Altri quindicimila perirono in scontri presso il Giordano, mentre un numero incalcolabile si suicidò gettandosi nel fiume e 2.200 vennero fatti prigionieri.
A Betabris e Cafartoba Vespasiano uccise più di 10 mila uomini e fece più di mille prigionieri.
A Gerasa un ufficiale romano uccise un migliaio di giovani […], fece prigionieri le donne e i bambini e diede il permesso ai soldati di saccheggiare ogni cosa; poi, appiccato il fuoco alle case, si gettò sulle borgate vicine. Chi ne aveva la forza riusciva a fuggire, mentre i più deboli venivano uccisi, e tutto ciò che essi abbandonavano era dato alle fiamme.

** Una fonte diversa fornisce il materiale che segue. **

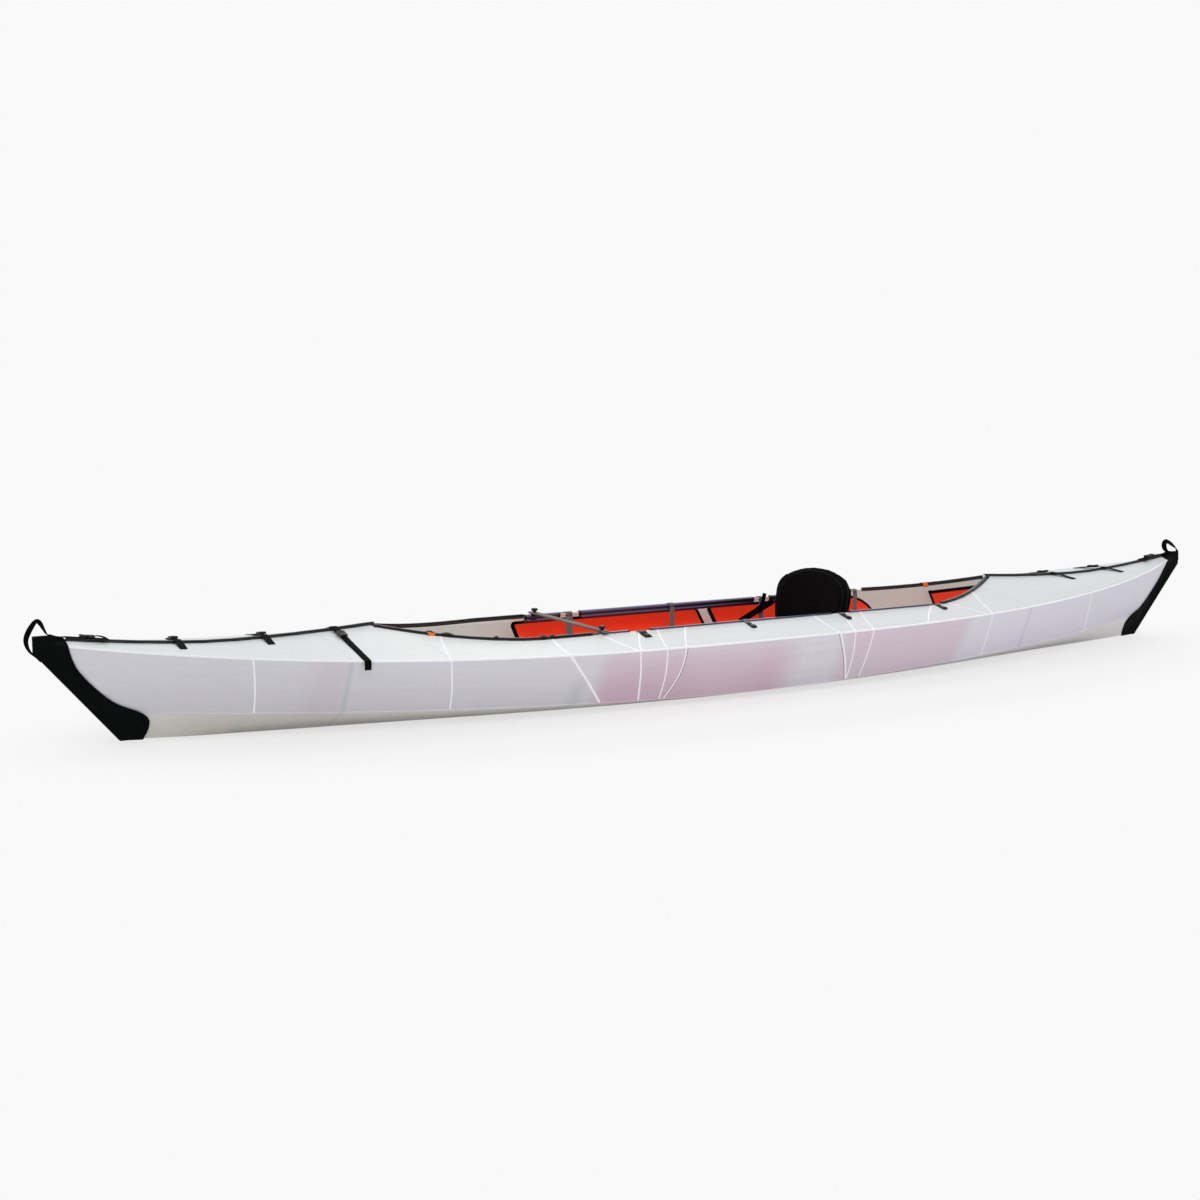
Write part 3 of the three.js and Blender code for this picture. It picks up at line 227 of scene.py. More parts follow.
def sheet_finish(name, outside, aft_shade, glow_tint, cool, flute_axis, glow):
    """Translucent twin-walled plastic with fine flutes along the boat, painted with a highlight near the
    cockpit's fore end, the boards' glow through it, the shade of the bulkheads and of the boards' fore end,
    and a glow on its inner faces.
    """
    finish = Finish(name, roughness=0.42, specular=0.45, coat=0.08)
    x, y, z = finish.split()
    streaks = finish.noise(5.0, (0.08, 9, 9), 5.0)
    base = finish.mix(finish.ramp(streaks, 0.3, 0.7, 0.0, 0.16), colour(outside), WHITE)
    base = finish.mix(finish.ramp(x, -0.9, -0.5), finish.mix(0.5, base, colour(cool)), base)
    base = finish.mix(finish.ramp(x, 0.1, 1.2), base, colour(aft_shade))
    # Painted highlight: the sheet is mixed towards white round x = -1.05, where the deck takes the most
    # light
    sheen = near_plane(finish, x, z, -1.05, 0.0, 0.75)
    base = finish.mix(finish.times(sheen, 0.8 * (1 - glow) ** 2), base, WHITE)
    # Painted light: the boards' colour glowing through the sheet
    base = finish.mix(finish.times(board_glow_through(finish, x, z), glow), base, colour(glow_tint))
    base = finish.mix(finish.times(inner_shade(finish, x, z), 0.4 * glow), base, colour("#98a2b4"))
    normal = finish.split("Normal")
    across = finish.times(normal[1], y)
    upward = finish.times(normal[2], finish.math("SUBTRACT", z, 0.12))
    inside = finish.ramp(finish.math("ADD", across, upward), -0.05, -0.03, 1.0, 0.0)
    # Inner faces: their own colour, and a painted glow that stands for daylight coming through the sheet
    finish.paint(finish.mix(inside, base, colour("#ccc8c4")))
    finish.emit(finish.mix(inside, BLACK, colour("#bdc4c0")), INNER_GLOW)
    finish.bump(finish.wave(62.0, flute_axis), 0.25, 0.25 * MM)
    finish.bump(finish.noise(3.0, (0.4, 6, 6), 4.0), 0.3, 1.2 * MM)
    finish.gloss(streaks, 0.36, 0.52)
    return finish.material


def crease_finish():
    finish = Finish("pressed_crease", roughness=0.3, coat=0.1)
    finish.two_tone(finish.noise(40), "#f0eff6", "#fafafd")
    finish.bump(finish.noise(300), 0.2, 0.1 * MM)
    # Painted highlight: the creases glow white, as their rounded folds do where they catch the light
    finish.emit(WHITE, CREASE_GLOW)
    return finish.material


def crease_shade_finish():
    # Painted shade: a grey line beside a fold, where the fold's gap is in shade
    finish = Finish("crease_shade_line", roughness=0.6)
    finish.two_tone(finish.noise(60), "#8f8a94", "#77727c")
    return finish.material


def rubber_finish():
    finish = Finish("cap_neoprene", roughness=0.85, specular=0.05)
    mottle = finish.noise(30, detail=6)
    finish.two_tone(mottle, "#030404", "#0b0d0d")
    finish.bump(finish.noise(1400, detail=2), 0.35, 0.15 * MM)
    finish.bump(finish.noise(25), 0.35, 1.5 * MM)
    finish.gloss(mottle, 0.62, 0.85)
    return finish.material


def trim_finish(name, dark, light, roughness, specular=0.5):
    """Moulded plastic, or thread."""
    finish = Finish(name, roughness=roughness, specular=specular)
    finish.two_tone(finish.noise(18, (0.3, 3, 3), 4), dark, light)
    finish.bump(finish.noise(700), 0.25, 0.08 * MM)
    finish.gloss(finish.noise(9), roughness - 0.08, roughness + 0.1)
    return finish.material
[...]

Nell’assedio di Gerusalemme Giuseppe fornisce la cifra di 600 mila cadaveri giudei e, alla fine dell’assedio, afferma che Nella città non si trovava un posto libero, ma c’erano morti dappertutto, vittime di fame o dei ribelli.
Mentre i soldati Romani escludendo soltanto i cittadini, essi vendettero schiavi tutti quanti gli altri assieme alle mogli e ai figli, ma a un prezzo bassissimo per l’abbondanza della merce e la penuria dei compratori.
Quando Gerusalemme venne definitivamente presa
Cesare ordinò di sopprimere soltanto chi aveva armi e opponeva resistenza, e il resto di farli prigionieri. Ma i soldati, oltre alle persone specificate nell’ordine ricevuto, uccisero anche i vecchi e i deboli, mentre i giovani e i validi li ammassarono nel tempio rinchiudendoli nel recinto delle donne. […] Frontone mise a morte tutti i ribelli e i guerriglieri che s’incolpavano vicendevolmente, e tra i giovani scelse i più alti e di bell’aspetto mettendoli da parte per il trionfo. Tutti gli altri, di età superiore ai diciassette anni, li mandò in catene a lavorare in Egitto, ma moltissimi Tito ne inviò in dono nelle varie province a dar spettacolo nei teatri morendo di spada o dilaniati dalle belve feroci; chi non aveva ancora diciassette anni fu venduto in schiavitù. Nei giorni che Frontone impiegò per decidere, morirono di fame undicimila prigionieri, alcuni perché non ebbero da mangiare per la spietatezza delle guardie, altri perché, pur avendolo avuto, non lo toccarono.
Le cifre che Giuseppe fornisce alla fine della guerra sono le seguenti:
Il numero complessivo dei prigionieri catturati nel corso dell’intera guerra fu di novantasettemila, quello dei morti dal principio alla fine dell’assedio fu di un milione e centomila.
Giuseppe racconta anche che, mentre festeggiava il compleanno di suo fratello a Cesarea, Vespasiano diede spettacoli in cui venivano impiegati i prigionieri giudei: furono più di duemila e cinquecento quelli che caddero nel combattimento contro le fiere o duellando gli uni contro gli altri o perirono tra le fiamme.